* begin *

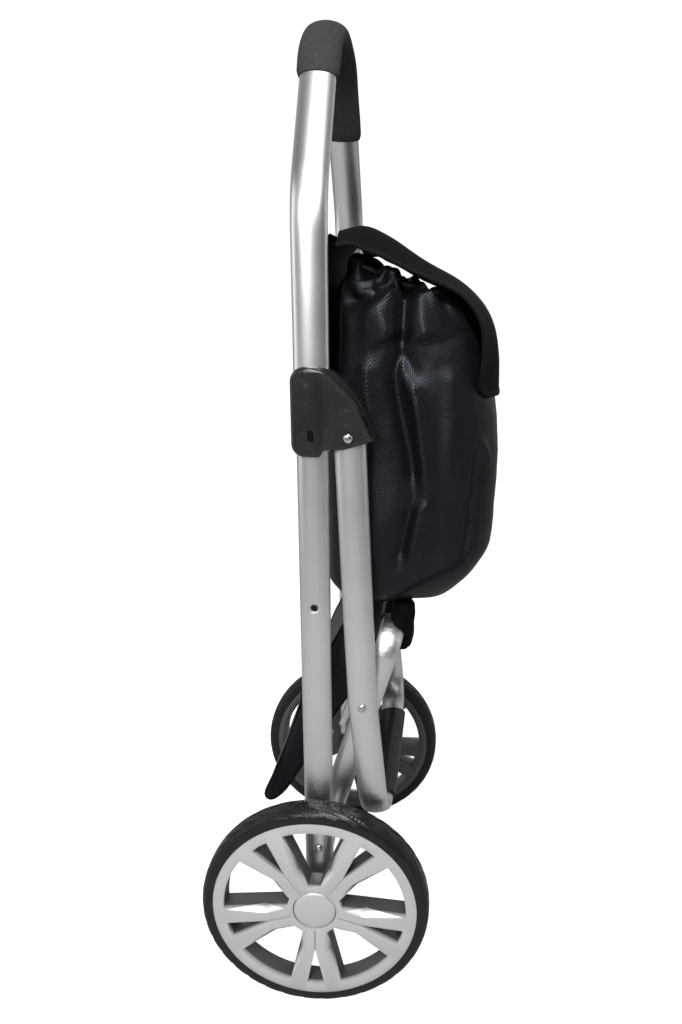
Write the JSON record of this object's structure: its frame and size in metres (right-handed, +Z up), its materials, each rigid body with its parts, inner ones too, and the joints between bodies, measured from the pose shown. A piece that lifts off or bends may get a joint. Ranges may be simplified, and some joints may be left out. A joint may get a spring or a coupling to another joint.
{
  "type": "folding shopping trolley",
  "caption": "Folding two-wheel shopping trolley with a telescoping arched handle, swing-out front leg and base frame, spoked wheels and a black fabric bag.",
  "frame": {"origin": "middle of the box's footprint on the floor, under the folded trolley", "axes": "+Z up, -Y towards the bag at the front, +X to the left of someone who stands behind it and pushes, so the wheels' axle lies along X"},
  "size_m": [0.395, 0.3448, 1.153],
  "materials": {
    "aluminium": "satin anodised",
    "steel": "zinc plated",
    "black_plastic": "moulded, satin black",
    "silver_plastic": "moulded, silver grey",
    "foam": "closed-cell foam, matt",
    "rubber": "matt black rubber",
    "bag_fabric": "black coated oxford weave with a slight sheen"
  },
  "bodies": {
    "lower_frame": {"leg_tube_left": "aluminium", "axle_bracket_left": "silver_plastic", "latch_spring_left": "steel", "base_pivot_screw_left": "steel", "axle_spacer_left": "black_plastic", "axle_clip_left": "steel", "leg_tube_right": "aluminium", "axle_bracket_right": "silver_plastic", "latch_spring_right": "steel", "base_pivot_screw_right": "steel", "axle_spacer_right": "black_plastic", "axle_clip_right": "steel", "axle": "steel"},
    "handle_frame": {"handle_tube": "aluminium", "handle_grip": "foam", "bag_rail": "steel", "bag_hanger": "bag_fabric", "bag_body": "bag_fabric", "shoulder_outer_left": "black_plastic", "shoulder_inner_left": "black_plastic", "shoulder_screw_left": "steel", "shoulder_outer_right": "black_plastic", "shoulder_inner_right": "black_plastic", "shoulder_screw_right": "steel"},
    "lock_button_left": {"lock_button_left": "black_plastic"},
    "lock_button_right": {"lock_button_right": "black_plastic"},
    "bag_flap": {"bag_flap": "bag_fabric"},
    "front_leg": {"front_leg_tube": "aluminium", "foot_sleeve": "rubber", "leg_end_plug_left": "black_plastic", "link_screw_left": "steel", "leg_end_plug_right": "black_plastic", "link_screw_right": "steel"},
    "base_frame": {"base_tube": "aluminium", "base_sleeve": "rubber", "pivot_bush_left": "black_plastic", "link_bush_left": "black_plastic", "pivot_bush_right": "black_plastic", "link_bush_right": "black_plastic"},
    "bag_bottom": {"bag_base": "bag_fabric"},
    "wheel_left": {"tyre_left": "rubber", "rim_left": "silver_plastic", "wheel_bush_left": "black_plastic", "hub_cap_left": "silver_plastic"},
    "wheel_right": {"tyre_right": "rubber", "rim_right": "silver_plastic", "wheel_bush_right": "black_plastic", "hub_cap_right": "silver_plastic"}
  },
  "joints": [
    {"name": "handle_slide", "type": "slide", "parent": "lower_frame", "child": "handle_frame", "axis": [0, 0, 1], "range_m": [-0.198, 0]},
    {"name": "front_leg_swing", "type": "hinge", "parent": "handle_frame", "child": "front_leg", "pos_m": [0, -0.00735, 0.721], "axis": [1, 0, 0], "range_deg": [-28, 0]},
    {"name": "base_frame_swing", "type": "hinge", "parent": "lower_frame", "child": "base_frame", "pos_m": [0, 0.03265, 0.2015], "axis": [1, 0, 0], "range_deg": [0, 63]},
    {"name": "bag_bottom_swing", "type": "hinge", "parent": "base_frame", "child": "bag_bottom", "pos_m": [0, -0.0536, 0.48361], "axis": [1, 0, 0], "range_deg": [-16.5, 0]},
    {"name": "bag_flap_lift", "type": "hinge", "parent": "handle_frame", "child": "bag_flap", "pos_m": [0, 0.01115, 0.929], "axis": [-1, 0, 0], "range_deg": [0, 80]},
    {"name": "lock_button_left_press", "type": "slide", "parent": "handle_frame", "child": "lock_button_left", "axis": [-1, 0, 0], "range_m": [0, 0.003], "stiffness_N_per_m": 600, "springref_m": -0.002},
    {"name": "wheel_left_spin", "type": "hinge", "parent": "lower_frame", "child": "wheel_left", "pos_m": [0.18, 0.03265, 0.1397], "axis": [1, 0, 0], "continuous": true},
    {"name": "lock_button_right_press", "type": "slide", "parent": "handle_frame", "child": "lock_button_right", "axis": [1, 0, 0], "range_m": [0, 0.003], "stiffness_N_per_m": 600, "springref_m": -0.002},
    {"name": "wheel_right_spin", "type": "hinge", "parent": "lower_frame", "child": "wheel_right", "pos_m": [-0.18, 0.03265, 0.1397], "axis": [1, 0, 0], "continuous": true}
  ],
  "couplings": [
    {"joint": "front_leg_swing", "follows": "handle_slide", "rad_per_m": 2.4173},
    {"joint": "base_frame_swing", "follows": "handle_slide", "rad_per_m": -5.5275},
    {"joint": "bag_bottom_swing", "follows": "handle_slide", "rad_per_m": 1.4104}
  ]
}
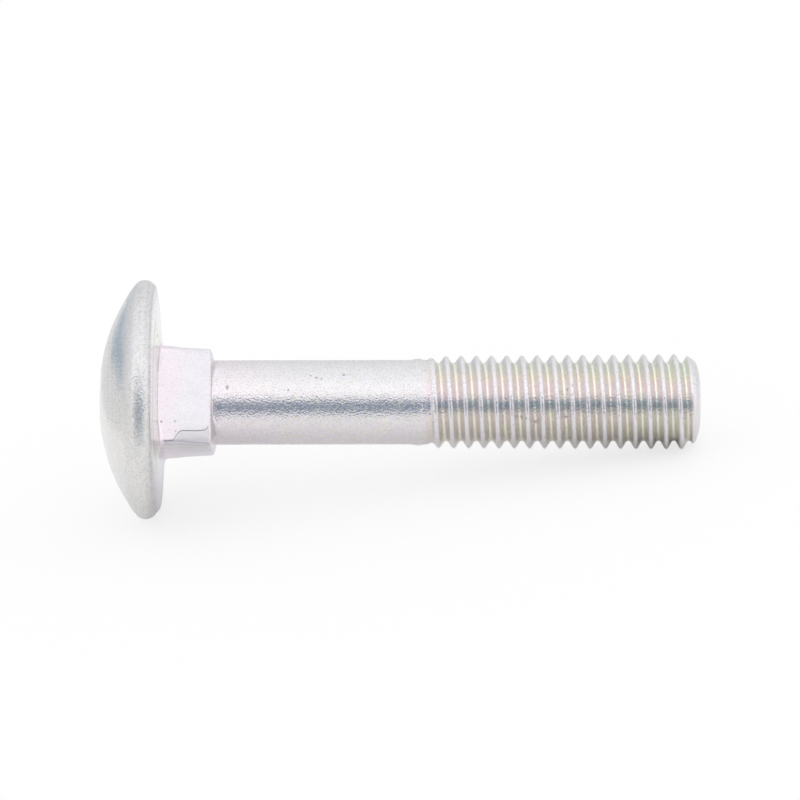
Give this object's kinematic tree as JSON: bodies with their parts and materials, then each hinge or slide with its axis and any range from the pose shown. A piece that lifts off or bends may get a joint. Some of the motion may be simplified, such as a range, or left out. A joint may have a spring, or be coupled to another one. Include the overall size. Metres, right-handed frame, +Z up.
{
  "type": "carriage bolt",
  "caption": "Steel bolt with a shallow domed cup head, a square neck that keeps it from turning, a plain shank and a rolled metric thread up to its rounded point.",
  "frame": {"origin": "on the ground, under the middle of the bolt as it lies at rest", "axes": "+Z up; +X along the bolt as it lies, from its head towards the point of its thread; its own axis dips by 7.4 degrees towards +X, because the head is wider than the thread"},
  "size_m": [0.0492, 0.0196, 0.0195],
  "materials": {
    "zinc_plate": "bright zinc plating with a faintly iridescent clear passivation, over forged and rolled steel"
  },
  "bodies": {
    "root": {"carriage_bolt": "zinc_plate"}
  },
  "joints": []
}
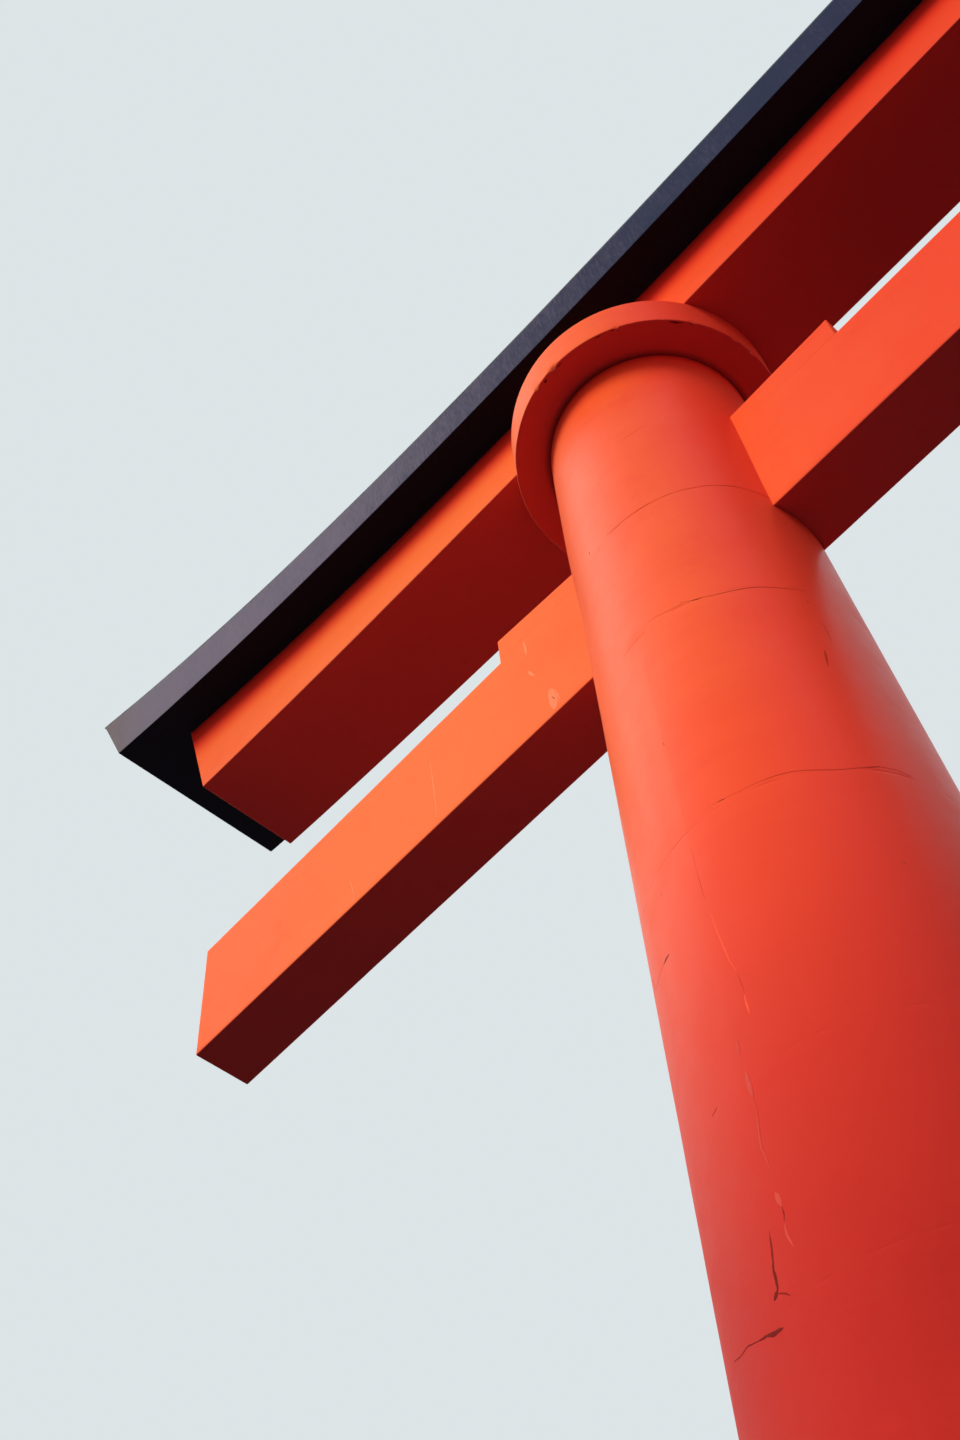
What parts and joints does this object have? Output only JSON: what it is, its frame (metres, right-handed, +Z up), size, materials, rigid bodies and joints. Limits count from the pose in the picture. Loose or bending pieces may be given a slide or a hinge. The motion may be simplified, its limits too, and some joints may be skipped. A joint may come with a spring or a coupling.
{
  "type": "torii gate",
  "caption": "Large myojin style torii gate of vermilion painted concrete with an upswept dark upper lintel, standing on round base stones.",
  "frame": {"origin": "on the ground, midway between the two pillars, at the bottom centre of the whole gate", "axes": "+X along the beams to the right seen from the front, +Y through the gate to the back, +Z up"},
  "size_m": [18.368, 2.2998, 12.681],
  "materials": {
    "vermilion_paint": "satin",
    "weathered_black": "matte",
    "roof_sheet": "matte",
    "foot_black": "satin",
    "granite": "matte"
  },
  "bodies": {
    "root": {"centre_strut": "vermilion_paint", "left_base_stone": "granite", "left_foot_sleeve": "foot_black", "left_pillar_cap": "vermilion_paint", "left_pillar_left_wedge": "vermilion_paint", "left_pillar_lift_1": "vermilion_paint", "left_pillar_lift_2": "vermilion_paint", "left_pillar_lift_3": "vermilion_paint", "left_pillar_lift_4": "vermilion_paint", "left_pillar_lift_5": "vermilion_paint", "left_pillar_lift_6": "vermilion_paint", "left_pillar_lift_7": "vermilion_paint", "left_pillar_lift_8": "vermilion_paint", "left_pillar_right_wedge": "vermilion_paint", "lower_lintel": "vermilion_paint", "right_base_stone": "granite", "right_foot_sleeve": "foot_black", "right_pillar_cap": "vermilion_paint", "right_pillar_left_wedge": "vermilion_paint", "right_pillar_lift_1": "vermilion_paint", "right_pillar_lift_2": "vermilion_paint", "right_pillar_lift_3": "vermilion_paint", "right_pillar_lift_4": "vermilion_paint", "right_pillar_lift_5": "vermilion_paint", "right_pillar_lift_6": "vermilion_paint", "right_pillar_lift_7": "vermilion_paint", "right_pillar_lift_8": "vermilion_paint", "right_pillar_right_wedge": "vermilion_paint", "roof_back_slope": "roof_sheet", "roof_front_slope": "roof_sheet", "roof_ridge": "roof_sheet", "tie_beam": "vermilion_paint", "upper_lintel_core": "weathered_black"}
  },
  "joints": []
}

* end *

=== YOUR GOAL ===
Search the records for the string "each" and return every line in which it occurs.

=== RESPONSE TO THE TASK ===
Write the JSON record of this object's structure: its frame and size in metres (right-handed, +Z up), its materials, each rigid body with its parts, inner ones too, and the joints between bodies, measured from the pose shown. A piece that lifts off or bends may get a joint. Ranges may be simplified, and some joints may be left out. A joint may get a spring or a coupling to another joint.
Give this object's kinematic tree as JSON: bodies with their parts and materials, then each hinge or slide with its axis and any range from the pose shown. A piece that lifts off or bends may get a joint. Some of the motion may be simplified, such as a range, or left out. A joint may have a spring, or be coupled to another one. Include the overall size. Metres, right-handed frame, +Z up.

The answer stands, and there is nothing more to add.